07 October 2014

Video of the day -- The Great Martian War 1913-1917

What if World War I had been fought not between human nations, but against invading Martians as imagined by HG Wells in War of the Worlds?  That's the premise of a 2013 "documentary" made by History.co.uk (apparently similar to our History Channel) on the hundredth "anniversary" of the "invasion".  The full film doesn't seem to be available anywhere, but the video above, found via Mendip, will give you a good sense of its look and feel.  A little more info is here and here.  I've sometimes lamented the lack of originality of mainstream current SF/fantasy movies, with their endless tired sequels and remakes and "reboots" and comic-book superheroes, but it looks like in this case the filmmakers came up with something genuinely fresh and different, and did it by going to real literature for inspiration.


Anonymous Zosimus the Heathen said...

Well the little snippet of that that you posted looked interesting; it was quite impressive how they managed to integrate the Martian war machines into what I assume was genuine WWI footage. (Interesting too how the humans seemed able to defeat the Martians through military means, rather than having to wait for the cold virus to do the job for them, as was the case in the original War of the Worlds movies (and, I'm guessing, the HG Wells work as well.)

Funny you should post this, as I was just recently reminiscing about another good work of science fiction that was apparently inspired by War of the Worlds: John Christopher's Tripods trilogy. I remember reading it when I was only eleven, and being genuinely disappointed when I finished the last novel - it was that good a story.

07 October, 2014 05:49  
Blogger Infidel753 said...

Zosimus: From what little I can glean, the war in this story ends with humans defeating the Martians through deliberate use of germs -- biological warfare -- so it's a bit of a mix. In the Wells novel (far superior to the 1953 movie, which bears little resemblance to it), human military weapons did score a few scattered hits on the invading Martians, though their technological superiority carried the day (until the germs hit them).

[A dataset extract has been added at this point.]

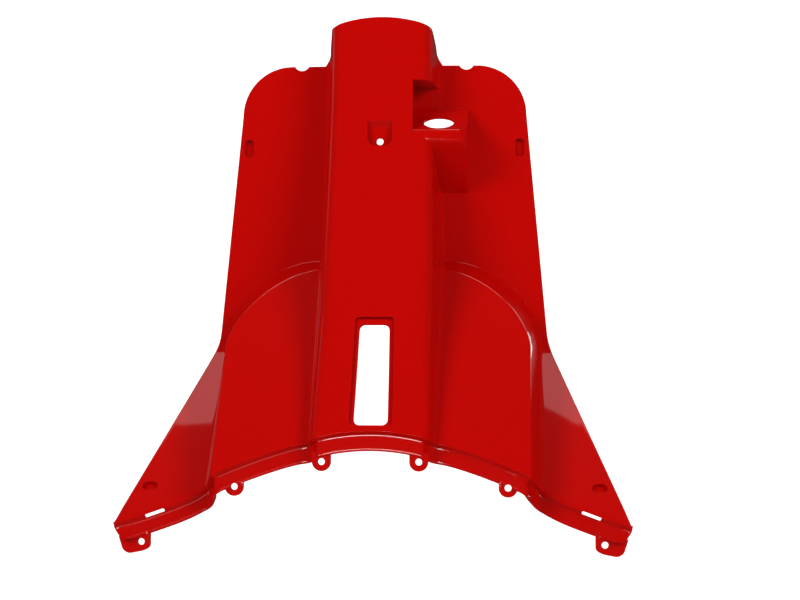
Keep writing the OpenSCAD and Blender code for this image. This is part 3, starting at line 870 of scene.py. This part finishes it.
@dataclass(frozen=True)
class LockPod:
    """The pod beside the column: a sloping shelf with the lock's hole, and the key recess over it."""

    column: Column
    sheet: Sheet
    lock_x: float = 59.0
    lock_drop: float = 65.0
    lock_t: float = 33.0
    lock_d: float = 31.0
    lean: float = 58.0
    side: float = 29.0
    inside: float = 26.0
    front: float = 10.0
    low: float = 69.0
    key_up: float = 42.0
    corner_r: float = 14.4
    low_r: float = 5.0
    lip_r: float = 2.2
    most: float = 20.0
    sunk: float = 1.2
    clear: float = 12.0
    reach: float = 120.0

    @property
    def lock_z(self) -> float:
        """Height of the middle of the lock's hole."""
        return self.sheet.wing_h - self.lock_drop

    @property
    def slope(self) -> float:
        """Fall of the shelf for each millimetre toward the rider."""
        return 1 / math.tan(math.radians(self.lean))

    @property
    def front_t(self) -> float:
        """Depth of the pod's front."""
        return min(float(self.column.face_t(self.lock_z)) - self.sunk, self.lock_t + self.most)

    def shelf_z(self, t: float) -> float:
        """Returns the height of the shelf at a depth."""
        return self.lock_z - (t - self.lock_t) * self.slope

    def body(self, shrink: float, over: float) -> Mesh:
        """Builds the pod's block, drawn in by a wall and reaching a height over the shelf."""
        t1, d = self.front_t, shrink
        x0, x1 = self.lock_x - self.inside, self.lock_x + self.side
        low = self.shelf_z(t1) - self.front
        k = (low - self.lock_z + self.low) / (t1 + 1)
        e = d * math.sqrt(1 + k * k)
        back = -1 - d * 2
        view = [
            (back, self.lock_z - self.low + e - d * k * 2), (t1 - d, low + e - d * k),
            (t1 - d, self.shelf_z(t1 - d) + over), (back, self.shelf_z(back) + over),
        ]
        side = block(rounded(view, [0, self.low_r, 0, 0], 8), Axis.ACROSS, x0 + d - 2, x1 - d + 2)
        corners = [(x0 + d, -self.most), (x0 + d, t1 - d), (x1 - d, t1 - d), (x1 - d, -self.most)]
        ring = rounded(corners, [0, 0, self.corner_r, 0], 12)
        return carve(side, block(ring, Axis.UP, self.lock_z - self.reach, self.lock_z + self.reach), Cut.KEEP)

    def key_walls(self, wall: float) -> Mesh:
        """Builds the walls of the key recess inside the column."""
        t1, z1 = self.front_t, self.lock_z + self.key_up
        x0 = self.lock_x - self.inside
        view = [
            (-wall, self.shelf_z(0) - wall * 2), (t1, self.shelf_z(t1) - wall * 2), (t1, z1 + wall), (-wall, z1 + wall),
        ]
        c = self.column
        blank = block(view, Axis.ACROSS, x0 - wall, float(c.foot_x(self.lock_z, 0)) + 4)
        edge = float(c.side_x(z1, c.face_t(z1))) - c.edge_r
        face = float(c.face_t(z1)) - c.face_fall - c.edge_r
        r = c.edge_r - 0.4
        foot = float(c.foot_x(z1, 0)) + 1
        plan = [(0.0, -wall), (foot, -wall), (foot, -0.3), (float(c.side_x(z1, 0)) - 0.4, -0.3)]
        plan += [(edge + r * math.cos(a), face + r * math.sin(a)) for a in np.linspace(0, math.pi / 2, 9)]
        plan += [(0.0, face + r)]
        half = self.reach / 2
        return carve(blank, block(plan, Axis.UP, self.lock_z - half, self.lock_z + half), Cut.KEEP)

    def key_space(self) -> Mesh:
        """Builds the space over the shelf that the key and the fingers need."""
        t1, z1 = self.front_t + self.most, self.lock_z + self.key_up
        front, r = self.front_t, self.lip_r
        back, low = 0.15, self.shelf_z(front) - r
        view = [(back, self.shelf_z(back)), (front + 0.02, self.shelf_z(front)), (front + 0.02, low)]
        view += [(t1, low), (t1, z1), (back, z1)]
        view = rounded(view, [0, r - 0.1, 0, 0, 0, 0], 6)
        return block(view, Axis.ACROSS, self.lock_x - self.inside, self.lock_x + self.side + self.clear)

    def hole(self, wall: float) -> Mesh:
        """Builds the rod that bores the lock's hole."""
        a = math.radians(self.lean)
        axis = Vector((0, -math.cos(a), math.sin(a)))
        return rod(Vector((self.lock_x, -self.lock_t, self.lock_z)), axis, self.lock_d / 2, -wall * 3, 4, 96)


@dataclass
class Graph:
    """A node tree in the making, with short names for its nodes."""

    tree: Tree
    prefix: str = "ShaderNode"
    nodes: dict[str, bpy.types.Node] = field(default_factory=dict)

    @classmethod
    def group(cls, name: str, prefix: str, takes: dict[str, str | float], gives: dict[str, str]) -> Graph:
        """Starts a node group.

        Args:
            name: the group's name.
            prefix: the start of its nodes' kinds.
            takes: its inputs, each with the kind of its socket, or with a number as its value.
            gives: its outputs, each with the kind of its socket.

        Returns:
            The group, with its inputs as the node "in" and its outputs as the node "out".
        """
        made = cls(bpy.data.node_groups.new(name, f"{prefix}Tree"), prefix)
        face = made.tree.interface
        for key, value in takes.items():
            kind = value if isinstance(value, str) else "Float"
            socket = face.new_socket(key, in_out="INPUT", socket_type=f"NodeSocket{kind}")
            if kind == "Float":
                socket.default_value = value
        for key, kind in gives.items():
            face.new_socket(key, in_out="OUTPUT", socket_type=f"NodeSocket{kind}")
        made.add("in", "NodeGroupInput")
        made.add("out", "NodeGroupOutput")
        return made

    def add(self, name: str, kind: str, **values) -> bpy.types.Node:
        """Adds a node of a kind, with or without its prefix, and fills its inputs."""
        self.nodes[name] = self.tree.nodes.new(kind if "Node" in kind else self.prefix + kind)
        return self.fill(name, **values)

    def fill(self, name: str, **values) -> bpy.types.Node:
        """Sets inputs of a node by their names, with underscores for spaces, and returns the node."""
        for key, value in values.items():
            self.nodes[name].inputs[key.replace("_", " ")].default_value = value
        return self.nodes[name]

    def use(self, name: str, group: Tree, **values) -> None:
        """Adds a shared group and fills its inputs."""
        self.add(name, "Group").node_tree = group
        self.fill(name, **values)

    def wire(self, *links: str) -> None:
        """Links nodes: each link reads 'node.output > node.input', and a number counts the sockets."""
        for link in links:
            (a, out), (b, into) = (end.split(".") for end in link.split(" > "))
            start = self.nodes[a].outputs[int(out) if out.isdigit() else out]
            self.tree.links.new(start, self.nodes[b].inputs[int(into) if into.isdigit() else into])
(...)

Remember, we're on the brink of interplanetary travel ourselves right now and could probably "invade" Mars if the world were willing to spend enough money on it, so Martian invaders wouldn't necessarily be invincibly technologically superior to humans, even humans of 1913.

I loved the Tripods trilogy when I read it years ago, but I don't think it was inspired by War of the Worlds -- they have very little in common except for three-legged alien machines.

The overall movie seems well thought out, including some discussion of the efforts in the century since the Martians' defeat, to decipher the Martian written language so as to be able to read Martian documents that were found in their ships -- in a realistic scenario this would obviously be a high priority, to help assess the likelihood of future threats from Mars itself.

I really hope this is available on DVD somewhere. So far I'm coming up empty, though.

07 October, 2014 06:23  
Anonymous Marc McKenzie said...

Infidel, they actually did run the entire film on BBC America a couple months ago. I have to say I found the whole film fascinating, especially the weaving together of fact (WWI) and fiction (THE WAR OF THE WORLDS).

TWOTW remains one of my favorite books--there was even a comic book series years ago showing Sherlock Holmes investigating the theft of a Martian corpse and Martian technology in the years after the war.

Unfortunately there doesn't seem to be a DVD release or even OnDemand. But who knows--it might be released on DVD in the near future.

07 October, 2014 06:49  
Blogger Ahab said...

Loved it. The animated Martian tripods fit seamlessly into the WWI footage.

07 October, 2014 07:26  
Blogger Infidel753 said...

Marc: Glad to find another fan of the novel! And I'm going to keep looking for the DVD of this from history.co.uk if there ever is one. It looks like a must-have.

Ahab: Yes, that must be how they did it. never even occurred to me to wonder, while I was watching.

07 October, 2014 17:53  
Blogger Tommykey said...

Watching the 1953 movie again as an adult, I noticed that it is a very Christian themed movie.

OMG, the Martians killed a well meaning priest!

When someone says that it will take the Martians 6 days to destroy the Earth, another person says "The same number of days it took to create it."

The bacteria that end up killing the Martians are described as being put there by God in his infinite wisdom.

There are probably other examples that I can't think of at the moment.

08 October, 2014 09:50  
Blogger Infidel753 said...

TommyKey: That's true, perhaps reflecting the attitudes of the 1950s. Such annoyances are quite absent from Wells's novel. They seem very naïve now, of course -- today someone would obviously snark that "God in his infinite wisdom" must have created the Martians too.